In the 1960s Lundeberg created a body of work considered to be her finest and most distinct. Distilled to essential elements of line, color, and space, her hard-edged paintings from this period effect a coherence of composition that borders on the sublime. Classic Attitude presents a selection of paintings from this moment, featuring works that are united by their compositional balance, subtleties of color, and pictorial refinement. The title of the exhibition derives from a statement Lundeberg wrote for a 1942 exhibition at MoMA:

By classicism I mean, not traditionalism of any sort, but a highly conscious concern with esthetic structure which is the antithesis of intuitive, romantic, or realistic approaches to painting. My aim, realized or not, is to calculate, and reconsider, every element in a painting with regard to its function in the whole organization. That, I believe, is the classic attitude.[1]

Lundeberg’s attention to formal elements such as balance and color connect her to a previous generation of abstract artists, including Henri Matisse, Piet Mondrian, and Josef Albers. Similarly, her reductive forms, flat surfaces, and spare compositions link her to contemporaries such as Ad Reinhardt, Ellsworth Kelly, and Agnes Martin. But unlike these other artists, Lundeberg's vision of abstraction remained connected to the world around her. In Desert Road, Lundeberg’s flat, unmodulated swaths of color coalesce to form the view suggested by the painting’s title. Dramatic landscapes and architectural vistas such as these were composed of forms remembered—things "imagined rather than 'seen,'" as she stated later in life.[2] The works presented in Classic Attitude encapsulate Lundeberg’s uniquely classic approach, and underscore her rightful place in the art historical canon.
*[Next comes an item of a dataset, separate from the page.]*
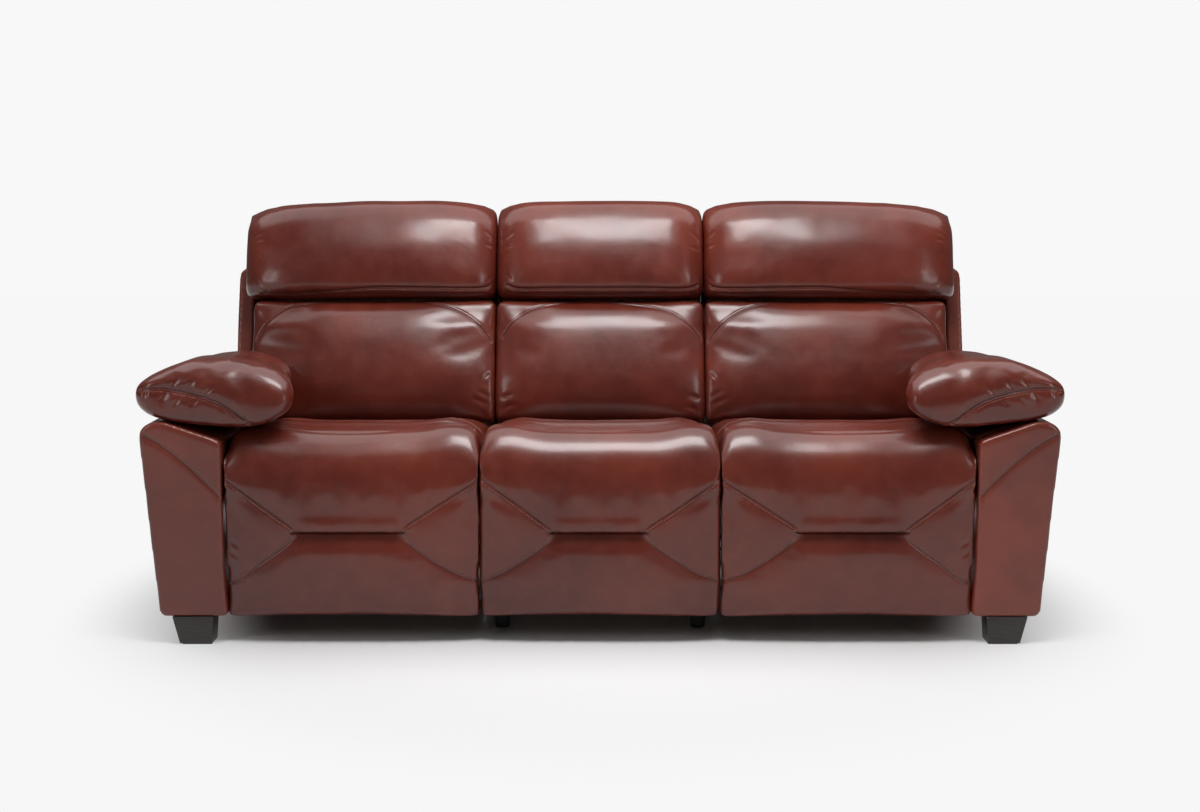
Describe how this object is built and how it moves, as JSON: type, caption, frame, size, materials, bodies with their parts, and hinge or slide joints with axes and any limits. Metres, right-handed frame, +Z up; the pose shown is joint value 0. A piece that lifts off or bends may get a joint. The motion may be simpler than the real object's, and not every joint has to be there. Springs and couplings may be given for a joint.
{
  "type": "three-seater reclining sofa",
  "caption": "Leather three-seater sofa with pillow arms and head cushions; both end seats recline and unfold a linked footrest, the middle seat is fixed.",
  "frame": {"origin": "on the floor under the middle of the sofa's box", "axes": "+Z up, -Y towards the front, +X to the right as seen from the front"},
  "size_m": [2.152, 0.9548, 1.0116],
  "materials": {
    "leather_cushion": "semi-gloss smooth leather over foam and fibre",
    "leather_cover": "semi-gloss smooth leather over thin padding",
    "hardwood": "planed",
    "plywood": "sanded",
    "black_steel": "black powder coat",
    "zinc_steel": "zinc plated",
    "spring_steel": "oiled wire",
    "webbing": "woven elastic",
    "foot_black": "black-brown satin stain",
    "glide_black": "black moulded plastic"
  },
  "bodies": {
    "base": {"front_base_rail": "black_steel", "rear_base_rail": "black_steel", "centre_legs": "glide_black", "left_front_foot": "foot_black", "left_rear_foot": "foot_black", "left_arm_frame": "hardwood", "left_arm_cover": "leather_cover", "left_arm_pillow": "leather_cushion", "left_side_plates": "black_steel", "left_seat_frame": "hardwood", "left_seat_springs": "spring_steel", "left_seat_cushion": "leather_cushion", "right_front_foot": "foot_black", "right_rear_foot": "foot_black", "right_arm_frame": "hardwood", "right_arm_cover": "leather_cover", "right_arm_pillow": "leather_cushion", "right_side_plates": "black_steel", "right_seat_frame": "hardwood", "right_seat_springs": "spring_steel", "right_seat_cushion": "leather_cushion", "centre_side_plates": "black_steel", "centre_seat_frame": "hardwood", "centre_seat_springs": "spring_steel", "centre_seat_cushion": "leather_cushion", "centre_front_board": "plywood", "centre_front_pad": "leather_cushion", "centre_back_frame": "hardwood", "centre_back_webbing": "webbing", "centre_back_shell": "leather_cover", "centre_lumbar_cushion": "leather_cushion", "centre_head_cushion": "leather_cushion"},
    "left_footrest": {"left_footrest_board": "plywood", "left_footrest_pad": "leather_cushion", "left_footrest_brackets": "zinc_steel"},
    "left_drive": {"left_drive_links": "black_steel"},
    "left_bars": {"left_front_links": "zinc_steel"},
    "left_back": {"left_back_frame": "hardwood", "left_back_webbing": "webbing", "left_back_shell": "leather_cover", "left_back_brackets": "zinc_steel", "left_lumbar_cushion": "leather_cushion", "left_head_cushion": "leather_cushion"},
    "left_handle": {"left_release_handle": "black_steel"},
    "right_footrest": {"right_footrest_board": "plywood", "right_footrest_pad": "leather_cushion", "right_footrest_brackets": "zinc_steel"},
    "right_drive": {"right_drive_links": "black_steel"},
    "right_bars": {"right_front_links": "zinc_steel"},
    "right_back": {"right_back_frame": "hardwood", "right_back_webbing": "webbing", "right_back_shell": "leather_cover", "right_back_brackets": "zinc_steel", "right_lumbar_cushion": "leather_cushion", "right_head_cushion": "leather_cushion"},
    "right_handle": {"right_release_handle": "black_steel"}
  },
  "joints": [
    {"name": "left_footrest_hinge", "type": "hinge", "parent": "base", "child": "left_footrest", "pos_m": [-0.5715, -0.43495, 0.4125], "axis": [-1, 0, 0], "range_deg": [0, 90]},
    {"name": "left_drive_pivot", "type": "hinge", "parent": "base", "child": "left_drive", "pos_m": [-0.5715, -0.26245, 0.305], "axis": [-1, 0, 0], "range_deg": [0, 90]},
    {"name": "left_elbow_pivot", "type": "hinge", "parent": "left_drive", "child": "left_bars", "pos_m": [-0.5715, -0.19995, 0.1275], "axis": [-1, 0, 0], "range_deg": [-90, 0]},
    {"name": "left_recline_hinge", "type": "hinge", "parent": "base", "child": "left_back", "pos_m": [-0.5715, 0.16555, 0.279], "axis": [-1, 0, 0], "range_deg": [0, 28]},
    {"name": "left_release_pivot", "type": "hinge", "parent": "base", "child": "left_handle", "pos_m": [-0.8637, -0.22745, 0.405], "axis": [-1, 0, 0], "range_deg": [-18, 0], "stiffness_Nm_per_rad": 0.8, "springref_deg": 6.88},
    {"name": "right_footrest_hinge", "type": "hinge", "parent": "base", "child": "right_footrest", "pos_m": [0.5715, -0.43495, 0.4125], "axis": [-1, 0, 0], "range_deg": [0, 90]},
    {"name": "right_drive_pivot", "type": "hinge", "parent": "base", "child": "right_drive", "pos_m": [0.5715, -0.26245, 0.305], "axis": [-1, 0, 0], "range_deg": [0, 90]},
    {"name": "right_elbow_pivot", "type": "hinge", "parent": "right_drive", "child": "right_bars", "pos_m": [0.5715, -0.19995, 0.1275], "axis": [-1, 0, 0], "range_deg": [-90, 0]},
    {"name": "right_recline_hinge", "type": "hinge", "parent": "base", "child": "right_back", "pos_m": [0.5715, 0.16555, 0.279], "axis": [-1, 0, 0], "range_deg": [0, 28]},
    {"name": "right_release_pivot", "type": "hinge", "parent": "base", "child": "right_handle", "pos_m": [0.8637, -0.22745, 0.405], "axis": [-1, 0, 0], "range_deg": [-18, 0], "stiffness_Nm_per_rad": 0.8, "springref_deg": 6.88}
  ],
  "couplings": [
    {"joint": "left_drive_pivot", "follows": "left_footrest_hinge", "ratio": 1},
    {"joint": "left_elbow_pivot", "follows": "left_footrest_hinge", "ratio": -1},
    {"joint": "right_drive_pivot", "follows": "right_footrest_hinge", "ratio": 1},
    {"joint": "right_elbow_pivot", "follows": "right_footrest_hinge", "ratio": -1}
  ]
}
Helen Lundeberg (1908-1999) was born in Chicago and graduated from Pasadena City College in 1930. She co-founded the movement Subjective Classicism, also known as Post Surrealism, before becoming an integral part of the west coast abstract circle. In spring 2016 The Laguna Art Museum presented a retrospective of her work. She has also had solo exhibitions at The Fresno Art Museum, Los Angeles County Museum of Art, University Art Museum in Santa Barbara, Long Beach Museum of Art, and Santa Barbara Museum of Art. Her work is included in the permanent collections of The Los Angeles County Museum of Art, Smithsonian American Art Museum, Norton Simon Museum, San Francisco Museum of Modern Art, Laguna Art Museum, Museum of Contemporary Art in San Diego, Museum of Fine Arts in Boston, Orange County Museum of Art, Hirshhorn Museum and Sculpture Garden, San Diego Museum of Art, Oakland Museum, Norton Museum of Art, Georgia Museum of Art, and Fresno Art Museum.




[1] Helen Lundeberg, statement in Dorothy Miller, editor. Americans 1942: 18 Artists from 9 States. New York: Museum of Modern Art, 1942. Page 93.

[2] Helen Lundeberg, letter to Lea Rosson DeLong, August 3, 1982, box 2, folder 35, Feitelson and Lundeberg papers.